As we enter the second decade of the AIDS crisis there is much work for the artist to critique and analyze. Throughtout the 1980’s the main vehicle for expression for the artist has been the AIDS Art Auction. Robert Rosenblum in his introduction for the “Art Against AIDS” caralogue states, “By now, in the 1980s we are all disenchanted enough to know that no work of art, however much it may fortify the spirit or nourish the eye and mind, has the slightest power to save a life. Only science can do that.” This attitude deprives the artist of the privilege and responsibility of being a channel for outrage and concern. It also suggests that art has no political application and is divorced from common culture. As Douglas Crimp has noted, “Within the arts, the scientific explanation and management of AIDS is largely taken for granted and it is therefore assumed that cultural producers can respond to the epidemic in only two ways: by raising money for scientific research and service organizations or by creating works that express the hguman suffering and loss.”

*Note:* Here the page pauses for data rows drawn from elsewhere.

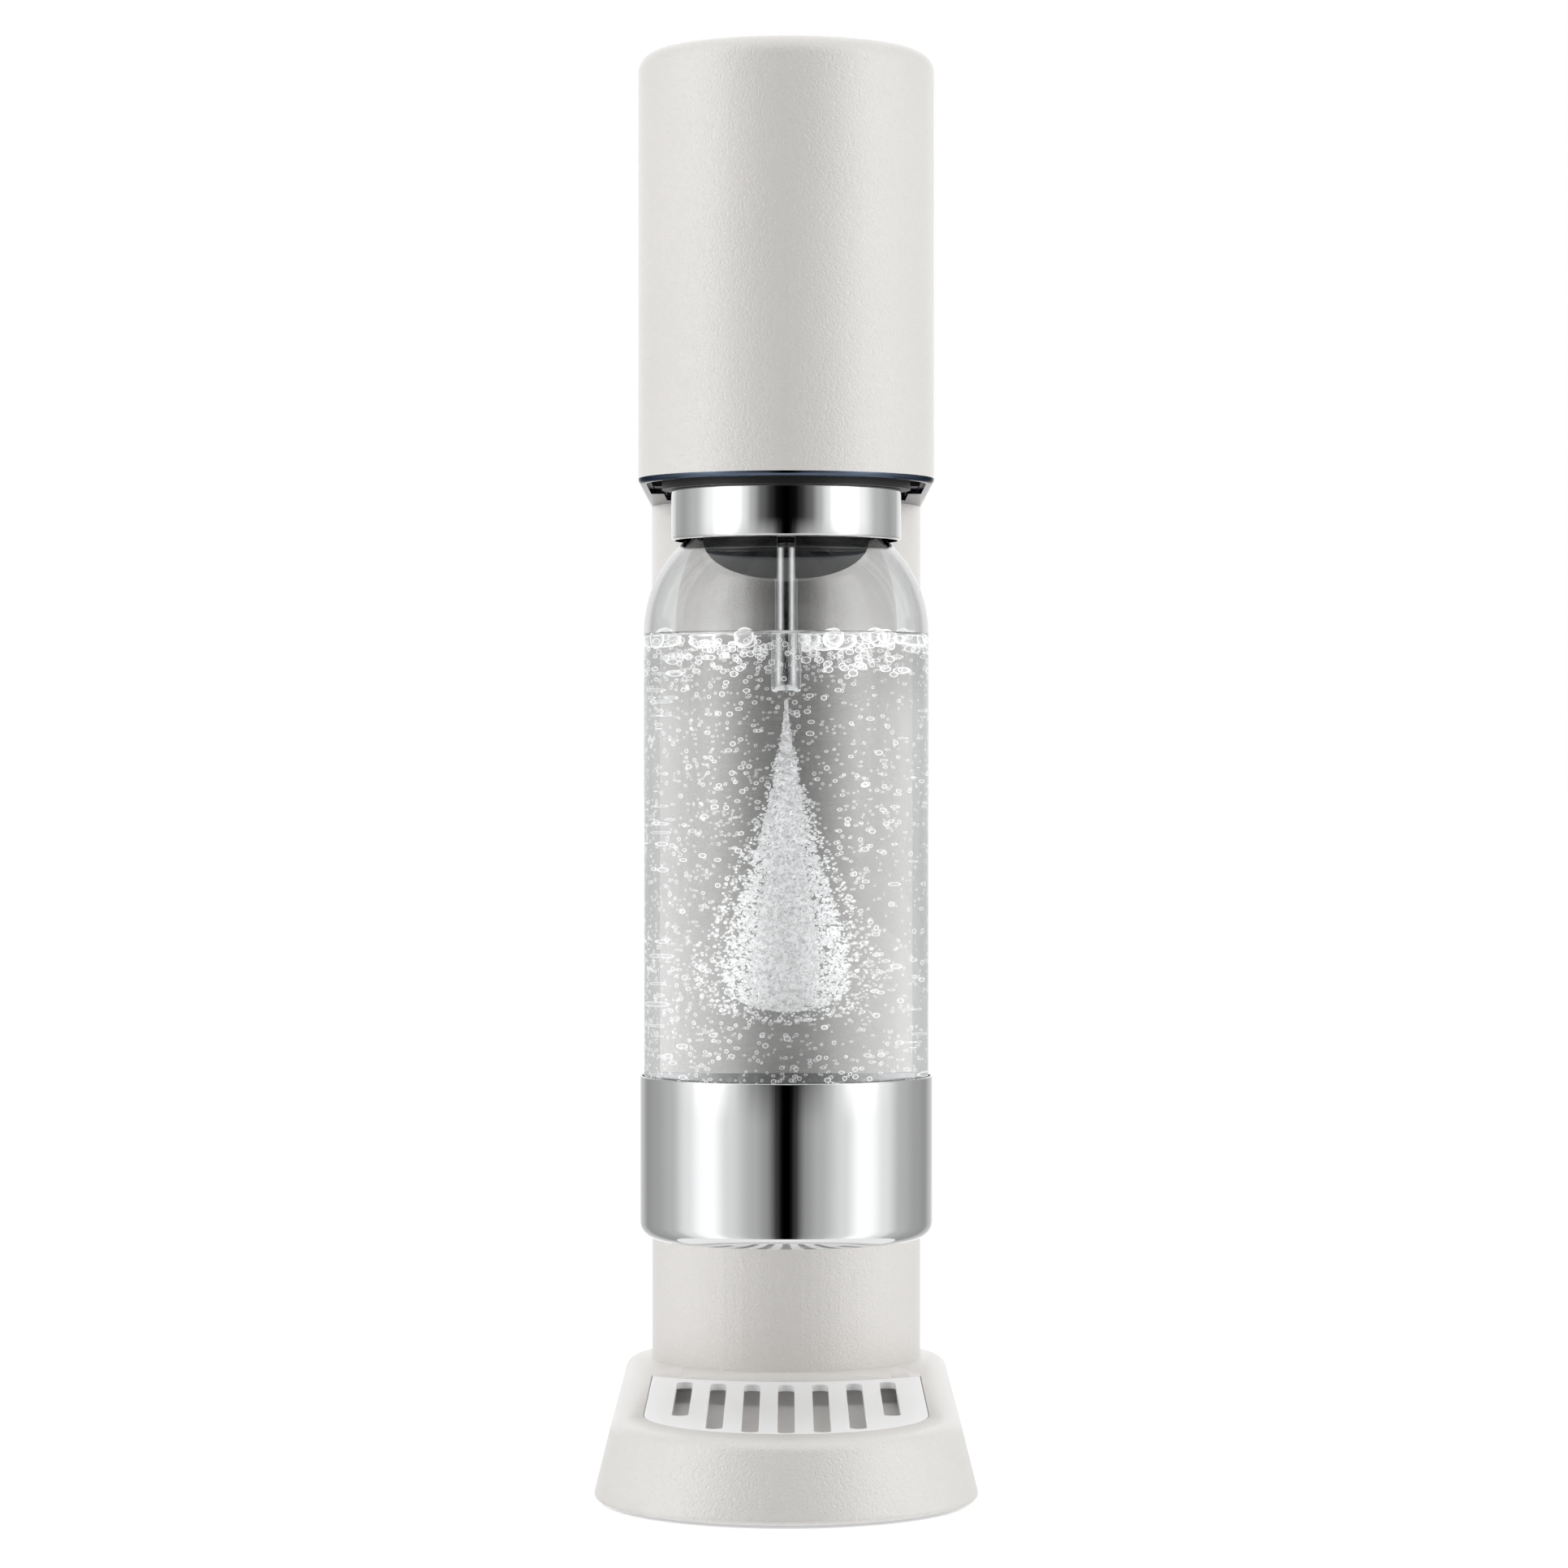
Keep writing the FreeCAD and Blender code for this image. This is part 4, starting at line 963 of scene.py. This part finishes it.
@dataclass
class Bottle(SubAssembly):
    """The clear bottle in its steel cup, and the drink in it."""

    wall: float = 1.8 * MM
    floor: float = 4.0 * MM
    foot_round: float = 6.0 * MM
    neck: float = 28.5 * MM
    shoulder_rise: float = 34.0 * MM
    shoulder_inset: float = 28.0 * MM
    neck_rise: float = 8.0 * MM
    lip_rise: float = 0.6 * MM
    inner_rise_share: float = 0.4
    cup_wall: float = 0.8 * MM
    cup_round: float = 5.0 * MM
    cup_lip_outer: float = 0.35 * MM
    cup_lip_inner: float = 0.3 * MM
    water_below_mouth: float = 42.4 * MM
    water_sunk: float = 0.12 * MM
    meniscus_rise: float = 0.9 * MM
    meniscus_width: float = 4.0 * MM
    meniscus_fall: float = 1.2 * MM
    foot_steps: int = 8
    shoulder_steps: int = 24
    lip_steps: int = 8
    centre: Vector = field(default_factory=Vector)
    radius: float = 0.0
    low: float = 0.0
    mouth: float = 0.0

    def build(self) -> None:
        """Build the bottle, its cup and the drink."""
        low, high = (Vector(corner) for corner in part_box("bottle"))
        self.centre = Vector(((low.x + high.x) / 2, (low.y + high.y) / 2, 0))
        self.radius = (high.x - low.x) / 2
        self.low, self.mouth = low.z, high.z
        self.glass()
        self.cup()
        self.dress("bottle", Slot.RUBBER, "cup_pad")
        self.water()

    def side(self, inset: float, floor: float, top: float) -> Profile:
        """Half profile from the axis at the floor up to a height in the neck.

        Args:
            inset: How far inside the outer face.
            floor: Height of the floor.
            top: Height where the profile ends.

        Returns:
            Points from the axis outwards and up.
        """
        radius = self.radius - inset
        neck = self.neck - inset
        bend = self.mouth - self.neck_rise - self.shoulder_rise
        rise = self.shoulder_rise - inset * self.inner_rise_share
        corner = self.foot_round - inset
        points: Profile = [(0.0, floor)]
        for step in range(self.foot_steps + 1):
            angle = math.pi / 2 * step / self.foot_steps
            points.append((radius - corner + corner * math.sin(angle),
                           floor + corner - corner * math.cos(angle)))
        reach = 1 - (radius - neck) / self.shoulder_inset
        end = rise * math.sqrt(1 - reach * reach)
        for step in range(self.shoulder_steps + 1):
            height = end * math.sin(math.pi / 2 * step / self.shoulder_steps)
            part = max(0.0, 1 - (height / rise) ** 2)
            level = bend + height
            if level < top:
                points.append((radius - self.shoulder_inset * (1 - math.sqrt(part)), level))
        if top > bend + end:
            points.append((neck, top))
        return points

    def glass(self) -> None:
        """The bottle's wall as one closed shell with a rounded lip."""
        lip_foot = self.mouth - self.lip_rise
        outside = self.side(0.0, self.low, lip_foot)
        inside = self.side(self.wall, self.low + self.floor, lip_foot)
        lip_middle = self.neck - self.wall / 2
        lip = []
        for step in range(1, self.lip_steps):
            angle = math.pi * step / self.lip_steps
            lip.append((lip_middle + self.wall / 2 * math.cos(angle),
                        lip_foot + self.lip_rise * math.sin(angle)))
        profile = outside + lip + inside[::-1]
        piece = turned("bottle_clear", profile, self.centre, self.finishes.of(Slot.GLASS),
                       closed=False, segments=192)
        settle(piece, "bottle", ("bottle",))

    def cup(self) -> None:
        """The polished cup round the bottle's foot."""
        low, high = (Vector(corner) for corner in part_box("bottle_cup"))
        outer = (high.x - low.x) / 2
        inner = outer - self.cup_wall
        corners = [(0.0, low.z), (outer, low.z), (outer, high.z), (inner, high.z),
                   (inner, low.z + self.cup_wall), (0.0, low.z + self.cup_wall)]
        rounds = {1: self.cup_round, 2: self.cup_lip_outer, 3: self.cup_lip_inner,
                  4: self.cup_round - self.cup_wall}
        piece = turned("bottle_cup_steel", rounded(corners, rounds, 10), self.centre,
                       self.finishes.of(Slot.STEEL), closed=False, segments=256)
        settle(piece, "bottle", ("bottle_cup",))

    def water(self) -> None:
        """The water, with its edge drawn up a little at the wall."""
        level = self.mouth - self.water_below_mouth
        floor = self.low + self.floor - self.water_sunk
        profile = self.side(self.wall - self.water_sunk, floor, level)
        edge = profile[-1][0]
        profile.append((edge, level + self.meniscus_rise))
        for step in range(1, self.lip_steps + 1):
            inward = self.meniscus_width * step / self.lip_steps
            drawn = self.meniscus_rise * math.exp(-inward / self.meniscus_fall)
            profile.append((edge - inward, level + drawn))
        profile.append((0.0, level))
        piece = turned("water_body", profile, self.centre, self.finishes.water, closed=False,
                       segments=128)
        settle(piece, "bottle")


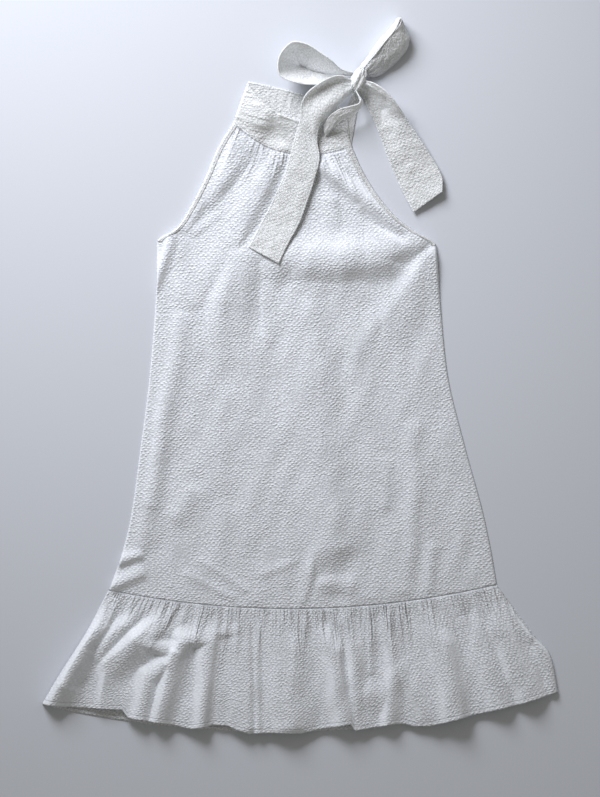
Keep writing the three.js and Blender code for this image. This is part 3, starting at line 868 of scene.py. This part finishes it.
RUFFLE_FOLDS = [
    (-273, -276, -297, -316, 0, 7, 12, 12, 14, 2.4),  # left edge, and the long slope beside it
    (-297, -316, -327, -355, 0, 12, 21, 12, 16, 2.4),
    (-327, -355, -357, -409, 0, 21, 27, 12, 18, 2.6),
    (-357, -409, -378, -448, 0, 27, 12, 12, 20, 2.4),
    (-228, -283, -267, -322, 2, 6, 12, 14, 13, 2.4),  # second ridge
    (-267, -322, -304, -366, 0, 12, 6, 14, 13, 2.4),
    (-165, -280, -210, -310, 2, 6, 12, 14, 28, 2.2),  # third ridge, down to the two pockets
    (-210, -310, -249, -343, 0, 12, 18, 14, 34, 2.4),
    (-249, -343, -288, -378, 0, 18, 9, 14, 30, 2.6),
    (-288, -378, -302, -475, 0, 9, 2, 8, 18, 2.2),
    (-198, -360, -249, -343, 0, 13, 17, 20, 10, 3),
    (-192, -373, -225, -400, 0, 14, 12, 20, 13, 2.4),
    (-225, -400, -242, -475, 0, 12, 11, 18, 12, 2.4),
    (-189, -361, -216, -472, 1, 18, 13, 12, 17, 2.6),
    (-138, -343, -178, -343, 0, 10, 14, 24, 10, 3),
    (-178, -346, -198, -379, 0, 15, 16, 12, 17, 2.8),
    (-117, -286, -134, -343, 0, 5, 11, 16, 10, 2.3),
    (-134, -343, -148, -475, 0, 11, 13, 16, 10, 2.3),
    (-90, -328, -126, -330, 0, 4, 7, 14, 10, 2.4),
    (-80, -292, -76, -475, 0, 3, 8, 26, 9, 2.4),
    (-64, -301, -62, -493, 0, 3, 7, 8, 6, 2),
    (-24, -301, -15, -472, 0, 4, 15, 30, 22, 2),
    (36, -304, -3, -307, 0, -5, -5, 8, 24, 2),  # the fold that laps over
    (30, -307, 50, -361, 0, 3, 12, 18, 13, 2.4),
    (50, -361, 69, -475, 0, 12, 14, 18, 13, 2.4),
    (68, -292, 81, -349, 0, 6, 9, 13, 14, 2.3),
    (81, -349, 88, -475, 0, 9, 6, 13, 14, 2.3),
    (106, -292, 106, -391, 0, 4, 3, 7, 6, 2),
    (132, -424, 81, -427, 0, 5, 6, 20, 30, 2),
    (126, -292, 144, -382, 0, 5, 8, 12, 15, 2.2),
    (144, -382, 130, -475, 0, 8, 8, 12, 15, 2.2),
    (207, -475, 146, -384, 0, 9, 8, 18, 12, 2),
    (192, -289, 216, -351, 0, 6, 13, 30, 16, 2.4),
    (216, -351, 238, -475, 0, 13, 18, 30, 16, 2.4),
    (220, -295, 192, -295, 0, -5, -5, 8, 10, 2),
    (255, -298, 225, -298, 0, -5, -5, 8, 10, 2),
    (255, -304, 279, -373, 0, 4, 10, 18, 20, 2),
    (279, -373, 303, -457, 0, 10, 13, 18, 20, 2),
    (348, -336, 285, -274, 0, 6, 4, 9, 18, 2),  # right edge
    (273, -283, 300, -331, 0, 4, 10, 18, 26, 2),
    (300, -331, 345, -442, 0, 10, 15, 18, 26, 2),
    (350, -337, 382, -430, 0, 4, 6, 10, 26, 2),
]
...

A number of exhibitions have dealt with the metaphor of loss. Exhibitions such as Nexus Contemporary Arts Center’s “the subject is AIDS” and “Art addressing AIDS” at San Francisco State University, though powerful, case the artist in the role of social commentator removed from the daily reality of the disease.

The most effective works have been made within the artist collective. An excellent model is the ACT UP collective’s installation titled “Let the Record Show…” which appeared in the window of the New Museum of Contemporary Art in November, 1987/ This work indicted the government’s complacency in the face of the crisis and included reactionary and outrageous quotes from Jesse Helms, Jerry Falwell and William Buckley. Group Material recently held a series of exhibitions at the Dia Foundation Gallery in New York. One show in the series was titled “AIDS and Democracy.” Group Material has stated that the installation “will create a juncture in which sorrow, rage, and fear can be used to reinforce our decision to act, to empower ourselves in the struggle for a society in which all individuals will have their  most basic needs fulfilled by a responsible, egalitarian, and truly democratic government.”

A flyer by the ACT UP Collective questions the artistic representation of People With Aids. It states “The artist’s choice to produce representational work always affects more than a single artist’s career, going beyond issues of curation, beyond the walls on which an artist’s work is displayed. Ultimately, issues of representation affect those portrayed.”

The AIDS Art Action Collective is involved in an ongoing discussion about the issue of representation. Through our process we not only inspire and educate ourselves, we define the terms of our representation. In essence we portray ourselves.


Christian Walker was an Atlanta-based artist.